• TASK PROMPT: Write out all the data again, exactly as it stands.
===
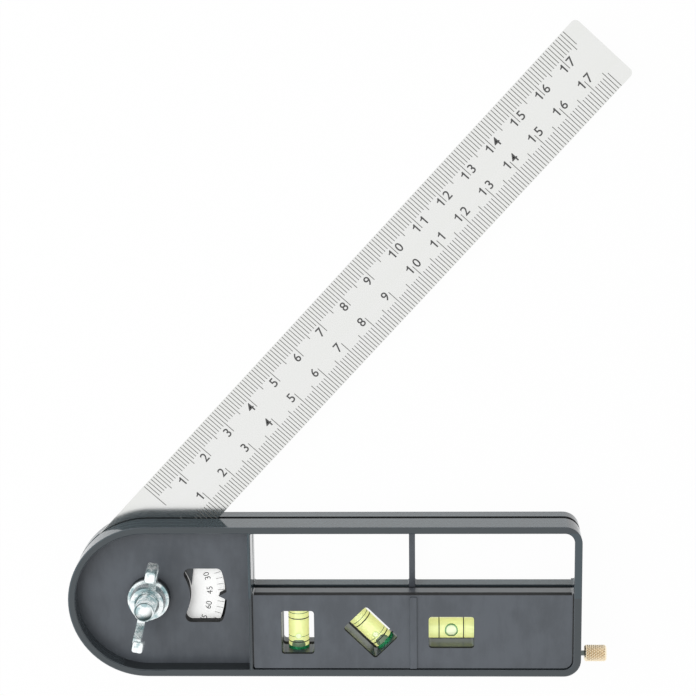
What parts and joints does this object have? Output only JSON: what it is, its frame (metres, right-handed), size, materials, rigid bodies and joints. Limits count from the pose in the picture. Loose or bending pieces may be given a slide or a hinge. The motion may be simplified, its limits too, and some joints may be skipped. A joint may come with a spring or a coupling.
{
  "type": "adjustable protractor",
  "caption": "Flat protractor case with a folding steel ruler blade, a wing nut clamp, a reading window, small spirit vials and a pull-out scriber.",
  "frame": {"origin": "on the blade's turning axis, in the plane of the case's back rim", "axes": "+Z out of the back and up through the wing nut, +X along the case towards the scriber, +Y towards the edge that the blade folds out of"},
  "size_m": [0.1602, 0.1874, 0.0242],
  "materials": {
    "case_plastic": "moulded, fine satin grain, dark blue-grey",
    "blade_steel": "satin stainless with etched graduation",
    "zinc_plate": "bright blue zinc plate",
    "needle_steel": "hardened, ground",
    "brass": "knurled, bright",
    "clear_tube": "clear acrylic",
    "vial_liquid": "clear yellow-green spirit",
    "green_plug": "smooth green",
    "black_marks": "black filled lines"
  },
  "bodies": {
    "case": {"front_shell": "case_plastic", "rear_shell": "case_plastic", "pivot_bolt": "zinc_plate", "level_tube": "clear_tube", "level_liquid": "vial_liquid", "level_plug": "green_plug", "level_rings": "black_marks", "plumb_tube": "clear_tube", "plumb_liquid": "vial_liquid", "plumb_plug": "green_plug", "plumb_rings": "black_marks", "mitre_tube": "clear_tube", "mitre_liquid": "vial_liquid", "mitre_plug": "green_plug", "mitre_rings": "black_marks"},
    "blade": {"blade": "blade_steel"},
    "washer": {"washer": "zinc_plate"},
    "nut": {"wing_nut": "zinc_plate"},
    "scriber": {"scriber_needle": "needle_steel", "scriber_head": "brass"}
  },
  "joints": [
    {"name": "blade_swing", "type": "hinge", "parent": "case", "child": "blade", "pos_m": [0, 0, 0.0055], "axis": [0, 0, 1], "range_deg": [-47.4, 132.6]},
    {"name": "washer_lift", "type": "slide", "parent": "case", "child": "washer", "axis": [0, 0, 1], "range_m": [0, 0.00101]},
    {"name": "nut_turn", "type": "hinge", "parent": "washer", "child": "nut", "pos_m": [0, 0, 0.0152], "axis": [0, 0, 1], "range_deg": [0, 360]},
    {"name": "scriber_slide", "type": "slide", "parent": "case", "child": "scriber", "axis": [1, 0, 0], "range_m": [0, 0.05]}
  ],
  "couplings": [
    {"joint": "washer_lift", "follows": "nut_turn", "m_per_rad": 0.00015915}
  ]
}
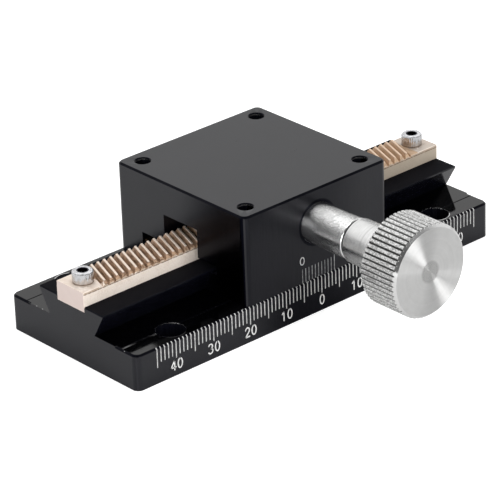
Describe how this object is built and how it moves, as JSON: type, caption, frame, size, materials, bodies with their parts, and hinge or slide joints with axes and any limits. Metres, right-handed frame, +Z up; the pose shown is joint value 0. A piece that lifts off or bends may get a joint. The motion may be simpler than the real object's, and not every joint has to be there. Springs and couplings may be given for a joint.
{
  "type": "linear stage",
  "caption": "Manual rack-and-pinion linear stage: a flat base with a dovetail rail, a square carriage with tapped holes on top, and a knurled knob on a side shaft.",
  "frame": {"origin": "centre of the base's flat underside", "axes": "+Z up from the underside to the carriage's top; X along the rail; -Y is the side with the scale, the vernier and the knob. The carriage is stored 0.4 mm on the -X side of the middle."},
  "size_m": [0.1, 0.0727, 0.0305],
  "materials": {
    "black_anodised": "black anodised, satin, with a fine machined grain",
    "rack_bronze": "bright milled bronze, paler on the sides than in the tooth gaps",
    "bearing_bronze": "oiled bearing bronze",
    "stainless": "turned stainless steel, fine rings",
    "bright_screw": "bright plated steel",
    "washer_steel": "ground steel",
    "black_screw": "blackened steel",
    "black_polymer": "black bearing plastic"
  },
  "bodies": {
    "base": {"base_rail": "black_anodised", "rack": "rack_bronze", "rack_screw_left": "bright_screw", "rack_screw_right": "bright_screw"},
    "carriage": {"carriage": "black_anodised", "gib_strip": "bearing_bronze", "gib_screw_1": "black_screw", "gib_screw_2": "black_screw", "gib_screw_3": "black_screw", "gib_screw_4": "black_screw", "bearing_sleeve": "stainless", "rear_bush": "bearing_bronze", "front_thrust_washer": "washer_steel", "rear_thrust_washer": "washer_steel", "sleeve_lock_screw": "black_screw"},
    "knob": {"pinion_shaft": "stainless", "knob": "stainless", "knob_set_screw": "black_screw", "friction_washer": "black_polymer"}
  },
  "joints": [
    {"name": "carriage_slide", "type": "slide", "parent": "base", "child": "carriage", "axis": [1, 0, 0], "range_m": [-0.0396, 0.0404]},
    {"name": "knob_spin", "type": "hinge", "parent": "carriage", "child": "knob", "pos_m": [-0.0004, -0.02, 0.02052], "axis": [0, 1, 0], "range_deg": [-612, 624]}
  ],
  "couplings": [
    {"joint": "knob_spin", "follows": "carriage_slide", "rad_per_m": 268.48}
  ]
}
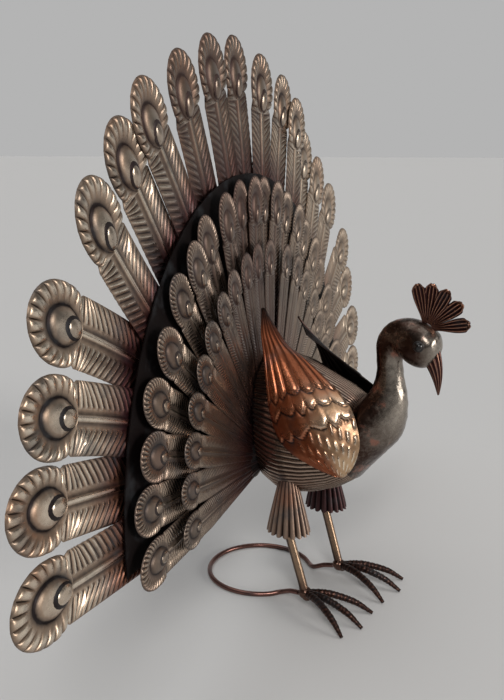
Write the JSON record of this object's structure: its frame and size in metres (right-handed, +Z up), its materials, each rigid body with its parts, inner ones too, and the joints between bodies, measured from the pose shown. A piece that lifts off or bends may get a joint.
===
• THE REPLY:
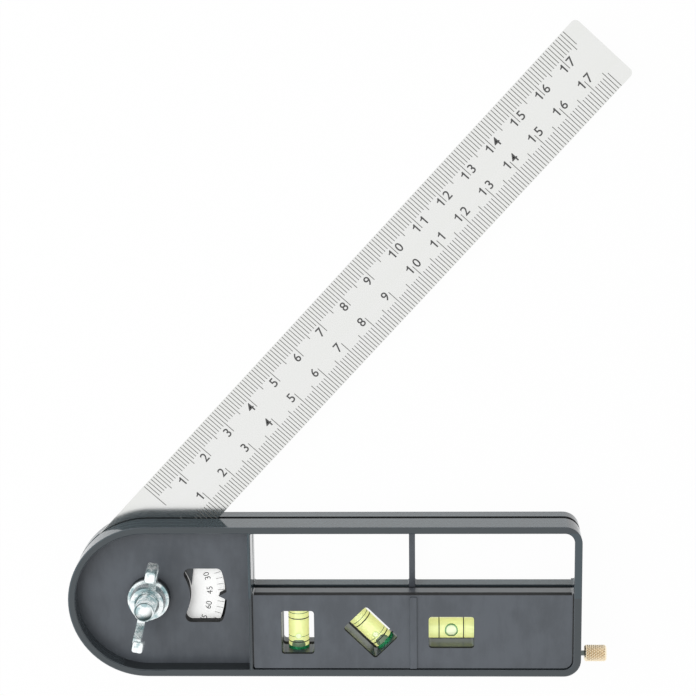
What parts and joints does this object have? Output only JSON: what it is, its frame (metres, right-handed), size, materials, rigid bodies and joints. Limits count from the pose in the picture. Loose or bending pieces may be given a slide or a hinge. The motion may be simplified, its limits too, and some joints may be skipped. A joint may come with a spring or a coupling.
{
  "type": "adjustable protractor",
  "caption": "Flat protractor case with a folding steel ruler blade, a wing nut clamp, a reading window, small spirit vials and a pull-out scriber.",
  "frame": {"origin": "on the blade's turning axis, in the plane of the case's back rim", "axes": "+Z out of the back and up through the wing nut, +X along the case towards the scriber, +Y towards the edge that the blade folds out of"},
  "size_m": [0.1602, 0.1874, 0.0242],
  "materials": {
    "case_plastic": "moulded, fine satin grain, dark blue-grey",
    "blade_steel": "satin stainless with etched graduation",
    "zinc_plate": "bright blue zinc plate",
    "needle_steel": "hardened, ground",
    "brass": "knurled, bright",
    "clear_tube": "clear acrylic",
    "vial_liquid": "clear yellow-green spirit",
    "green_plug": "smooth green",
    "black_marks": "black filled lines"
  },
  "bodies": {
    "case": {"front_shell": "case_plastic", "rear_shell": "case_plastic", "pivot_bolt": "zinc_plate", "level_tube": "clear_tube", "level_liquid": "vial_liquid", "level_plug": "green_plug", "level_rings": "black_marks", "plumb_tube": "clear_tube", "plumb_liquid": "vial_liquid", "plumb_plug": "green_plug", "plumb_rings": "black_marks", "mitre_tube": "clear_tube", "mitre_liquid": "vial_liquid", "mitre_plug": "green_plug", "mitre_rings": "black_marks"},
    "blade": {"blade": "blade_steel"},
    "washer": {"washer": "zinc_plate"},
    "nut": {"wing_nut": "zinc_plate"},
    "scriber": {"scriber_needle": "needle_steel", "scriber_head": "brass"}
  },
  "joints": [
    {"name": "blade_swing", "type": "hinge", "parent": "case", "child": "blade", "pos_m": [0, 0, 0.0055], "axis": [0, 0, 1], "range_deg": [-47.4, 132.6]},
    {"name": "washer_lift", "type": "slide", "parent": "case", "child": "washer", "axis": [0, 0, 1], "range_m": [0, 0.00101]},
    {"name": "nut_turn", "type": "hinge", "parent": "washer", "child": "nut", "pos_m": [0, 0, 0.0152], "axis": [0, 0, 1], "range_deg": [0, 360]},
    {"name": "scriber_slide", "type": "slide", "parent": "case", "child": "scriber", "axis": [1, 0, 0], "range_m": [0, 0.05]}
  ],
  "couplings": [
    {"joint": "washer_lift", "follows": "nut_turn", "m_per_rad": 0.00015915}
  ]
}
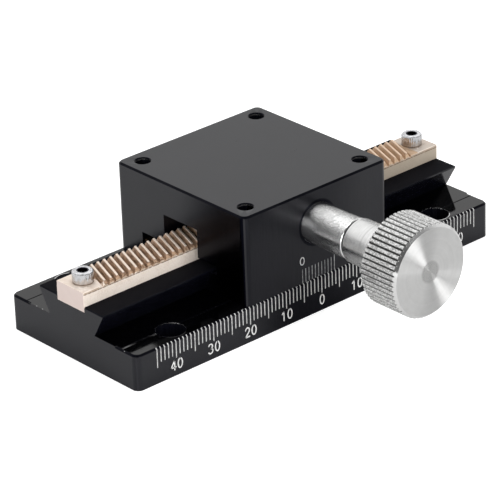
Describe how this object is built and how it moves, as JSON: type, caption, frame, size, materials, bodies with their parts, and hinge or slide joints with axes and any limits. Metres, right-handed frame, +Z up; the pose shown is joint value 0. A piece that lifts off or bends may get a joint. The motion may be simpler than the real object's, and not every joint has to be there. Springs and couplings may be given for a joint.
{
  "type": "linear stage",
  "caption": "Manual rack-and-pinion linear stage: a flat base with a dovetail rail, a square carriage with tapped holes on top, and a knurled knob on a side shaft.",
  "frame": {"origin": "centre of the base's flat underside", "axes": "+Z up from the underside to the carriage's top; X along the rail; -Y is the side with the scale, the vernier and the knob. The carriage is stored 0.4 mm on the -X side of the middle."},
  "size_m": [0.1, 0.0727, 0.0305],
  "materials": {
    "black_anodised": "black anodised, satin, with a fine machined grain",
    "rack_bronze": "bright milled bronze, paler on the sides than in the tooth gaps",
    "bearing_bronze": "oiled bearing bronze",
    "stainless": "turned stainless steel, fine rings",
    "bright_screw": "bright plated steel",
    "washer_steel": "ground steel",
    "black_screw": "blackened steel",
    "black_polymer": "black bearing plastic"
  },
  "bodies": {
    "base": {"base_rail": "black_anodised", "rack": "rack_bronze", "rack_screw_left": "bright_screw", "rack_screw_right": "bright_screw"},
    "carriage": {"carriage": "black_anodised", "gib_strip": "bearing_bronze", "gib_screw_1": "black_screw", "gib_screw_2": "black_screw", "gib_screw_3": "black_screw", "gib_screw_4": "black_screw", "bearing_sleeve": "stainless", "rear_bush": "bearing_bronze", "front_thrust_washer": "washer_steel", "rear_thrust_washer": "washer_steel", "sleeve_lock_screw": "black_screw"},
    "knob": {"pinion_shaft": "stainless", "knob": "stainless", "knob_set_screw": "black_screw", "friction_washer": "black_polymer"}
  },
  "joints": [
    {"name": "carriage_slide", "type": "slide", "parent": "base", "child": "carriage", "axis": [1, 0, 0], "range_m": [-0.0396, 0.0404]},
    {"name": "knob_spin", "type": "hinge", "parent": "carriage", "child": "knob", "pos_m": [-0.0004, -0.02, 0.02052], "axis": [0, 1, 0], "range_deg": [-612, 624]}
  ],
  "couplings": [
    {"joint": "knob_spin", "follows": "carriage_slide", "rad_per_m": 268.48}
  ]
}
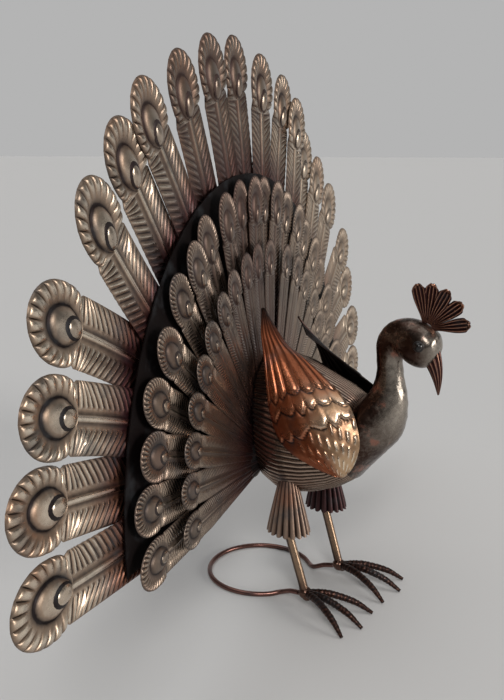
Write the JSON record of this object's structure: its frame and size in metres (right-handed, +Z up), its materials, each rigid body with its parts, inner ones too, and the joints between bodies, measured from the pose shown. A piece that lifts off or bends may get a joint.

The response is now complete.